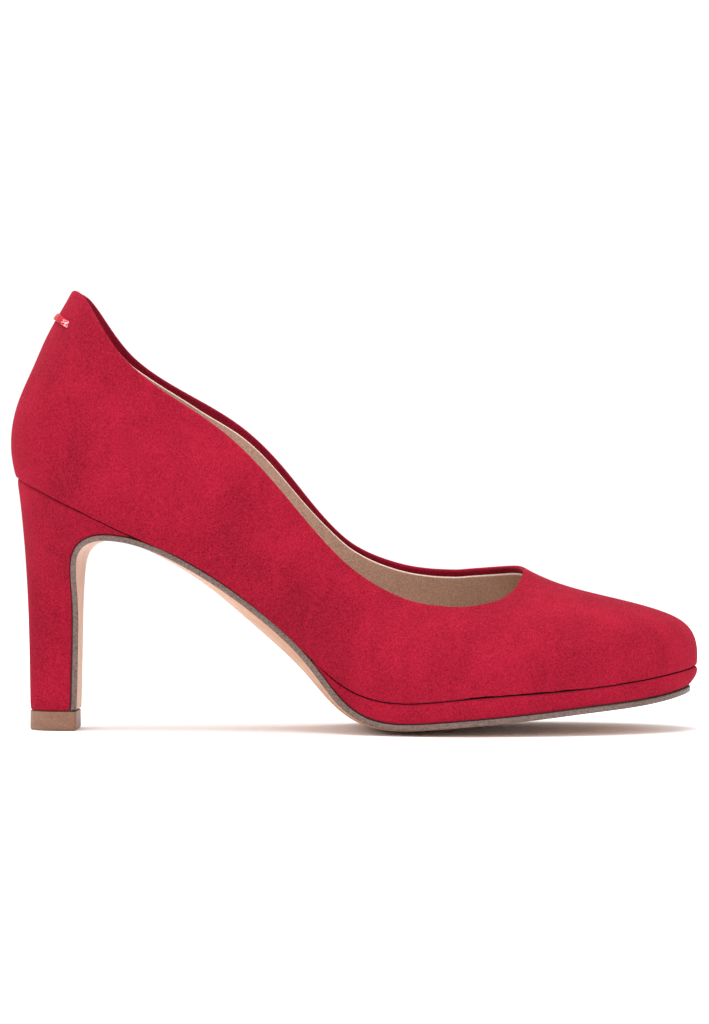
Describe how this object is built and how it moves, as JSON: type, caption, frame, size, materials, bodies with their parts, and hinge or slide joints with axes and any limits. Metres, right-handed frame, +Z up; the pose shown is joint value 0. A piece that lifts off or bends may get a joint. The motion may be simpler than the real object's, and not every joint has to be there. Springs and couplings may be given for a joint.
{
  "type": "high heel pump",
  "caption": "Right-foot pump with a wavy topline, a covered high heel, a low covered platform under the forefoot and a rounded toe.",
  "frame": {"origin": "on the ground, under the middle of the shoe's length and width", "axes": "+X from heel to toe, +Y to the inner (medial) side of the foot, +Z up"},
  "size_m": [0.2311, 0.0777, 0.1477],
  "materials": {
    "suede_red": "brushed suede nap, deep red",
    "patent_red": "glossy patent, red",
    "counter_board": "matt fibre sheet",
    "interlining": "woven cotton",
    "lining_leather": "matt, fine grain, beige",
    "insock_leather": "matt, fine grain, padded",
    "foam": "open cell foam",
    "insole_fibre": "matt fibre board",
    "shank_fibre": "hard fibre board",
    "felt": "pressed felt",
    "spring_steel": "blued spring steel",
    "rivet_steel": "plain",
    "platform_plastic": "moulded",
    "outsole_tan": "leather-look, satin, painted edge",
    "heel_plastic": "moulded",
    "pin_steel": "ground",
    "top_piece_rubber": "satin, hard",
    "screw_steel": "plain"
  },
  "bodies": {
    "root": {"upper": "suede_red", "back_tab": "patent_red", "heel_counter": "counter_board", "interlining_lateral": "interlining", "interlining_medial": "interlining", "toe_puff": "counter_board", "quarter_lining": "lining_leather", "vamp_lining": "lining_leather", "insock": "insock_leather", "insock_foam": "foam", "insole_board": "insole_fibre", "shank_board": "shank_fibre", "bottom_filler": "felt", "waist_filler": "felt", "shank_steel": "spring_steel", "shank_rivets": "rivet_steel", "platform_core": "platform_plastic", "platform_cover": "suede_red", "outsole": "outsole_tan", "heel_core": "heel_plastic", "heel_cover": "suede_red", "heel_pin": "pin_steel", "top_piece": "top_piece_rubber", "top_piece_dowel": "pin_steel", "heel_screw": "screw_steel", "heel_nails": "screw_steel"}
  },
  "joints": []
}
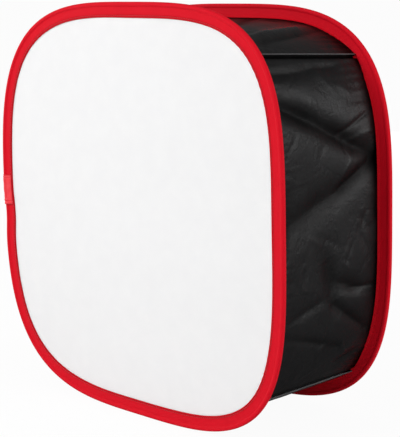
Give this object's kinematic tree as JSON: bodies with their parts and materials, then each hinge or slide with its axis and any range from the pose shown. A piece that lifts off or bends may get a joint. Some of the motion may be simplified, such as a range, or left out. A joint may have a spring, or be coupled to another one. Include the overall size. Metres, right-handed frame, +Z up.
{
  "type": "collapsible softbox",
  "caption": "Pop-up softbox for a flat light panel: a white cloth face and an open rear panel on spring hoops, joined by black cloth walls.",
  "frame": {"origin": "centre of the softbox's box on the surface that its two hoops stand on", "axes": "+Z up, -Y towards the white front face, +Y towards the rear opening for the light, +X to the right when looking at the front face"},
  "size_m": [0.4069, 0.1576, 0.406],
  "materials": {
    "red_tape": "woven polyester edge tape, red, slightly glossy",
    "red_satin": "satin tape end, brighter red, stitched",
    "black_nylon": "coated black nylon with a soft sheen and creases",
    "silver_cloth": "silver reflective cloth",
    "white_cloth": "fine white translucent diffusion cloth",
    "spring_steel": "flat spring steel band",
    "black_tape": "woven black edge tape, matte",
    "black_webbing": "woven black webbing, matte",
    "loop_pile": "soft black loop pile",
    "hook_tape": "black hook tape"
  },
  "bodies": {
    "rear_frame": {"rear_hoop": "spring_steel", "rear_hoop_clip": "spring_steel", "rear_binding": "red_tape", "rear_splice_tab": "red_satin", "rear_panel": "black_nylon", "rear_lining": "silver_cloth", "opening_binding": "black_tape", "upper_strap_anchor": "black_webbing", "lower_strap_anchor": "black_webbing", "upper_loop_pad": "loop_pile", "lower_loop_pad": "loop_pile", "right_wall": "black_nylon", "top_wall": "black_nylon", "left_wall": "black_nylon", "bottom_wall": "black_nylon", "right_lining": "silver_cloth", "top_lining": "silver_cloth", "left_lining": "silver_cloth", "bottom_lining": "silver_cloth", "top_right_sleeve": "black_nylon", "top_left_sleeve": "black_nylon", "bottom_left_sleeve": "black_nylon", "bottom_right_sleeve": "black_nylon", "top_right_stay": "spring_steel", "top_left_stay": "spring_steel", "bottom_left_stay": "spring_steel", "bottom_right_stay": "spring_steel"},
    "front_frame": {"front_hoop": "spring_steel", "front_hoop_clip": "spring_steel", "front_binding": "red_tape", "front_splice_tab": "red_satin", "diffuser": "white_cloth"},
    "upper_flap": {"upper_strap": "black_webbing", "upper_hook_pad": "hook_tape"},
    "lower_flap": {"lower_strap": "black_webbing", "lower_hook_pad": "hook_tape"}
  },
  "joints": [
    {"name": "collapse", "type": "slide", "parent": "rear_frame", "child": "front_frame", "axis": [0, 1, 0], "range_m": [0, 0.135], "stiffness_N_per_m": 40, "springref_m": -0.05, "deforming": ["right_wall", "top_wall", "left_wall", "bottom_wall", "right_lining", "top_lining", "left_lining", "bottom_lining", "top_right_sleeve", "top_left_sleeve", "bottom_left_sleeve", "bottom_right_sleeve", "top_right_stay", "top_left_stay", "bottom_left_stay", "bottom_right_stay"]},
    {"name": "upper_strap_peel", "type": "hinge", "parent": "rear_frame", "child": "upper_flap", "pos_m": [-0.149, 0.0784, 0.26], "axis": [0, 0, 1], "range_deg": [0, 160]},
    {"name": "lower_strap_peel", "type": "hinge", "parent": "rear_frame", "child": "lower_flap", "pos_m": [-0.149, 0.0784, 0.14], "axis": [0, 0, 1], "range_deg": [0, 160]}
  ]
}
------------------------------------------------
What you should do: Reproduce the full listing exactly.

Complete response:
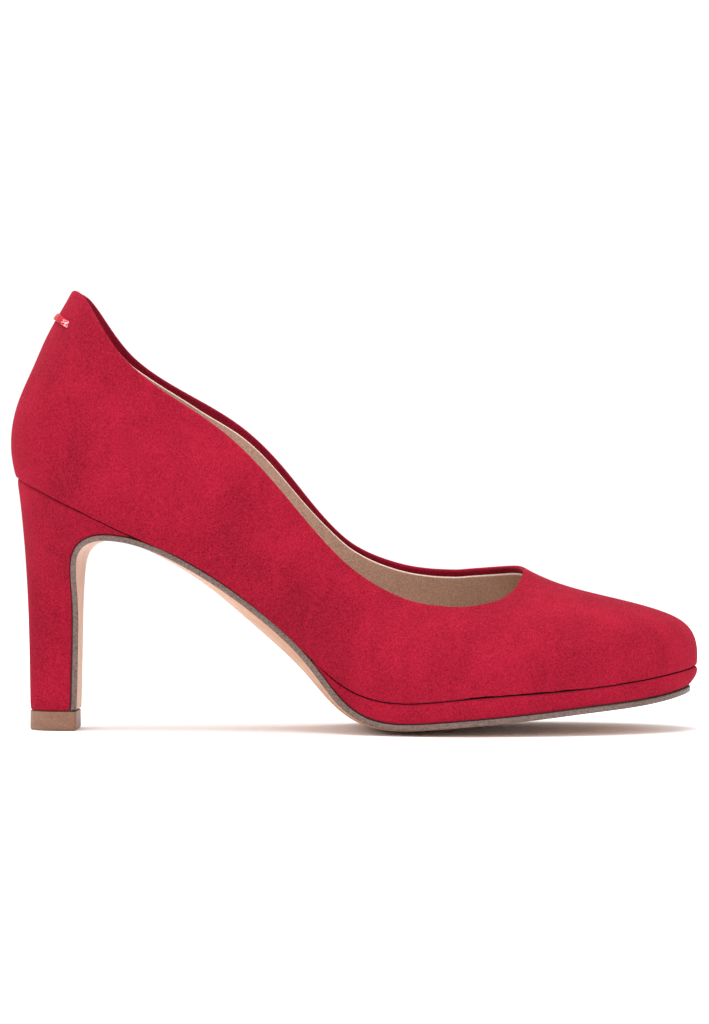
Describe how this object is built and how it moves, as JSON: type, caption, frame, size, materials, bodies with their parts, and hinge or slide joints with axes and any limits. Metres, right-handed frame, +Z up; the pose shown is joint value 0. A piece that lifts off or bends may get a joint. The motion may be simpler than the real object's, and not every joint has to be there. Springs and couplings may be given for a joint.
{
  "type": "high heel pump",
  "caption": "Right-foot pump with a wavy topline, a covered high heel, a low covered platform under the forefoot and a rounded toe.",
  "frame": {"origin": "on the ground, under the middle of the shoe's length and width", "axes": "+X from heel to toe, +Y to the inner (medial) side of the foot, +Z up"},
  "size_m": [0.2311, 0.0777, 0.1477],
  "materials": {
    "suede_red": "brushed suede nap, deep red",
    "patent_red": "glossy patent, red",
    "counter_board": "matt fibre sheet",
    "interlining": "woven cotton",
    "lining_leather": "matt, fine grain, beige",
    "insock_leather": "matt, fine grain, padded",
    "foam": "open cell foam",
    "insole_fibre": "matt fibre board",
    "shank_fibre": "hard fibre board",
    "felt": "pressed felt",
    "spring_steel": "blued spring steel",
    "rivet_steel": "plain",
    "platform_plastic": "moulded",
    "outsole_tan": "leather-look, satin, painted edge",
    "heel_plastic": "moulded",
    "pin_steel": "ground",
    "top_piece_rubber": "satin, hard",
    "screw_steel": "plain"
  },
  "bodies": {
    "root": {"upper": "suede_red", "back_tab": "patent_red", "heel_counter": "counter_board", "interlining_lateral": "interlining", "interlining_medial": "interlining", "toe_puff": "counter_board", "quarter_lining": "lining_leather", "vamp_lining": "lining_leather", "insock": "insock_leather", "insock_foam": "foam", "insole_board": "insole_fibre", "shank_board": "shank_fibre", "bottom_filler": "felt", "waist_filler": "felt", "shank_steel": "spring_steel", "shank_rivets": "rivet_steel", "platform_core": "platform_plastic", "platform_cover": "suede_red", "outsole": "outsole_tan", "heel_core": "heel_plastic", "heel_cover": "suede_red", "heel_pin": "pin_steel", "top_piece": "top_piece_rubber", "top_piece_dowel": "pin_steel", "heel_screw": "screw_steel", "heel_nails": "screw_steel"}
  },
  "joints": []
}
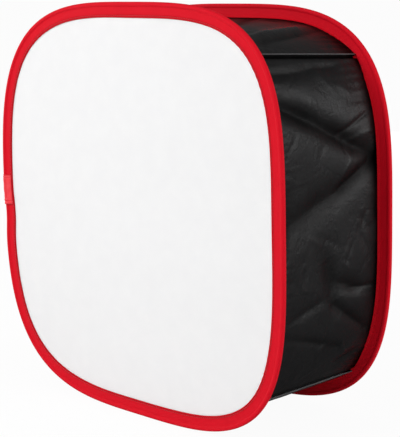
Give this object's kinematic tree as JSON: bodies with their parts and materials, then each hinge or slide with its axis and any range from the pose shown. A piece that lifts off or bends may get a joint. Some of the motion may be simplified, such as a range, or left out. A joint may have a spring, or be coupled to another one. Include the overall size. Metres, right-handed frame, +Z up.
{
  "type": "collapsible softbox",
  "caption": "Pop-up softbox for a flat light panel: a white cloth face and an open rear panel on spring hoops, joined by black cloth walls.",
  "frame": {"origin": "centre of the softbox's box on the surface that its two hoops stand on", "axes": "+Z up, -Y towards the white front face, +Y towards the rear opening for the light, +X to the right when looking at the front face"},
  "size_m": [0.4069, 0.1576, 0.406],
  "materials": {
    "red_tape": "woven polyester edge tape, red, slightly glossy",
    "red_satin": "satin tape end, brighter red, stitched",
    "black_nylon": "coated black nylon with a soft sheen and creases",
    "silver_cloth": "silver reflective cloth",
    "white_cloth": "fine white translucent diffusion cloth",
    "spring_steel": "flat spring steel band",
    "black_tape": "woven black edge tape, matte",
    "black_webbing": "woven black webbing, matte",
    "loop_pile": "soft black loop pile",
    "hook_tape": "black hook tape"
  },
  "bodies": {
    "rear_frame": {"rear_hoop": "spring_steel", "rear_hoop_clip": "spring_steel", "rear_binding": "red_tape", "rear_splice_tab": "red_satin", "rear_panel": "black_nylon", "rear_lining": "silver_cloth", "opening_binding": "black_tape", "upper_strap_anchor": "black_webbing", "lower_strap_anchor": "black_webbing", "upper_loop_pad": "loop_pile", "lower_loop_pad": "loop_pile", "right_wall": "black_nylon", "top_wall": "black_nylon", "left_wall": "black_nylon", "bottom_wall": "black_nylon", "right_lining": "silver_cloth", "top_lining": "silver_cloth", "left_lining": "silver_cloth", "bottom_lining": "silver_cloth", "top_right_sleeve": "black_nylon", "top_left_sleeve": "black_nylon", "bottom_left_sleeve": "black_nylon", "bottom_right_sleeve": "black_nylon", "top_right_stay": "spring_steel", "top_left_stay": "spring_steel", "bottom_left_stay": "spring_steel", "bottom_right_stay": "spring_steel"},
    "front_frame": {"front_hoop": "spring_steel", "front_hoop_clip": "spring_steel", "front_binding": "red_tape", "front_splice_tab": "red_satin", "diffuser": "white_cloth"},
    "upper_flap": {"upper_strap": "black_webbing", "upper_hook_pad": "hook_tape"},
    "lower_flap": {"lower_strap": "black_webbing", "lower_hook_pad": "hook_tape"}
  },
  "joints": [
    {"name": "collapse", "type": "slide", "parent": "rear_frame", "child": "front_frame", "axis": [0, 1, 0], "range_m": [0, 0.135], "stiffness_N_per_m": 40, "springref_m": -0.05, "deforming": ["right_wall", "top_wall", "left_wall", "bottom_wall", "right_lining", "top_lining", "left_lining", "bottom_lining", "top_right_sleeve", "top_left_sleeve", "bottom_left_sleeve", "bottom_right_sleeve", "top_right_stay", "top_left_stay", "bottom_left_stay", "bottom_right_stay"]},
    {"name": "upper_strap_peel", "type": "hinge", "parent": "rear_frame", "child": "upper_flap", "pos_m": [-0.149, 0.0784, 0.26], "axis": [0, 0, 1], "range_deg": [0, 160]},
    {"name": "lower_strap_peel", "type": "hinge", "parent": "rear_frame", "child": "lower_flap", "pos_m": [-0.149, 0.0784, 0.14], "axis": [0, 0, 1], "range_deg": [0, 160]}
  ]
}